The two sites are subjected to a potential difference $\varepsilon$.
The temperature of the system is~$T$.
Define $n\in[-N,N]$ as the occupation difference.
%
Assume that the thermalization process
can be described by a stochastic rate equation
%
\[ \frac{dn}{dt} \ = \ -\gamma n + A(t) \]
%
where $A(t)$ is a noisy term that reflects
the fluctuations of the potential difference.
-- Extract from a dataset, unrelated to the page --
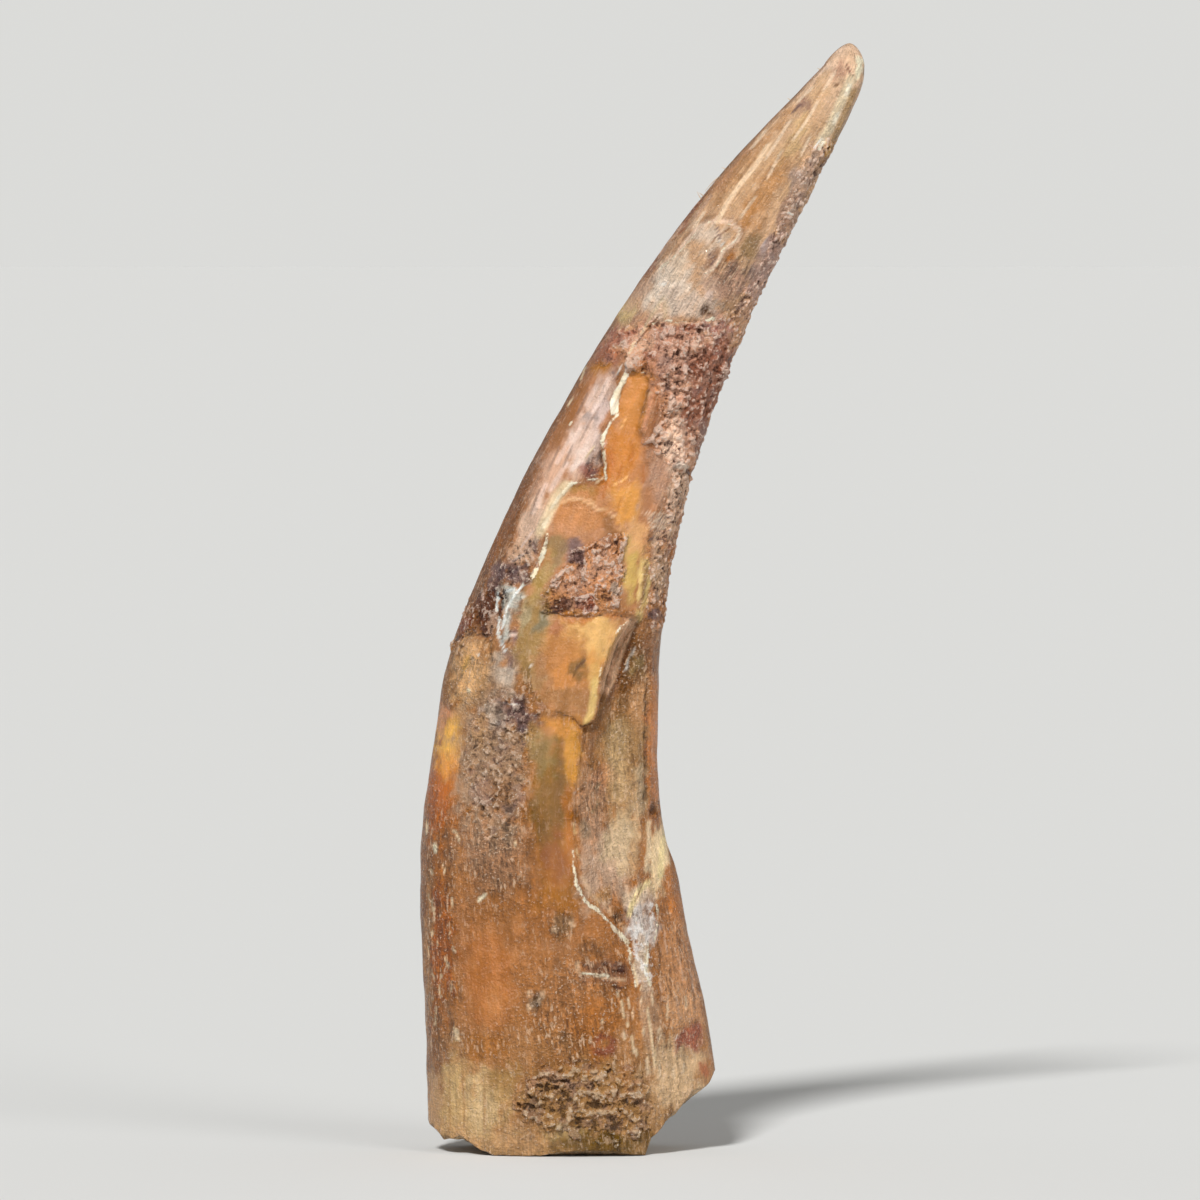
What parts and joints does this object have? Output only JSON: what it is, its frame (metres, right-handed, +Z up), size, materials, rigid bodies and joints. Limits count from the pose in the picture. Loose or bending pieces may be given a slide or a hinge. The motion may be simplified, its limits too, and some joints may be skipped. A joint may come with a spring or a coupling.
{
  "type": "fossil pterosaur tooth",
  "caption": "Curved, tapering fossil tooth, flattened from side to side, with a long chip scar on one face, patchy enamel and a sandy crust. It stands on the break across its root.",
  "frame": {"origin": "the middle of the level part of the break across the root, which the tooth rests on", "axes": "+Z up the tooth as it stands, +X towards the concave rear edge that the tip leans to, -Y out of the face with the long chip scar"},
  "size_m": [0.0161, 0.0063, 0.04],
  "materials": {
    "fossil_tooth": "tea-brown mineralised enamel and dentine, worn to a low shine, with amber, cream, rust and grey patches"
  },
  "bodies": {
    "root": {"tooth": "fossil_tooth"}
  },
  "joints": []
}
Assuming that it has an average value $A_\epsilon$ and a power spectrum $\phi(\omega)$,
it follows that $n$ relaxes to an average value $\langle n \rangle_\epsilon$,
with fluctuations that are characterized by a power spectrum $C(\omega)$ and intensity ${\nu \equiv \tilde{C}(0)}$.
\Dn
(1)
Write what is the interaction energy $H_{\text{int}}$ of $n$ with the field $\varepsilon$.
Later you will have to be careful with the identification of the conjugate variables.
\Dn
(2)
Using the canonical formalism, find what
are $\langle n \rangle_\epsilon$ and Var$(n)$.
Additionally provide approximations for small $\varepsilon$.
\Dn
(3)
Determine what is $A_\epsilon$ such that $\langle n \rangle_\epsilon$
would be consistent with the canonical result.
Assuming small $\varepsilon$ deduce that $A_\epsilon \propto \epsilon$,
and find the pre-factor.
\Dn
(4)
What is the $\chi(\omega)$ that characterizes the
response of $n$ to the applied potential
in the linear-response regime?
Assume that the dynamics are described
by the stochastic rate equation;
care to identify correctly the conjugate variables;
and take into account your answer to item~(3).
\Dn
(5)
Consider a quasi-static sweep process, namely, a process during which $\epsilon$ is varied slowly with constant rate $\dot{\epsilon}$. Use your result for $\chi(\omega)$ in order to express
$\langle n \rangle$ in terms of $\langle n \rangle_\epsilon$ and $\dot{\epsilon}$.
\Dn
(6)
Deduce from the fluctuation-dissipation relation
what is the correlation function $C(\tau)$ that describes the fluctuations.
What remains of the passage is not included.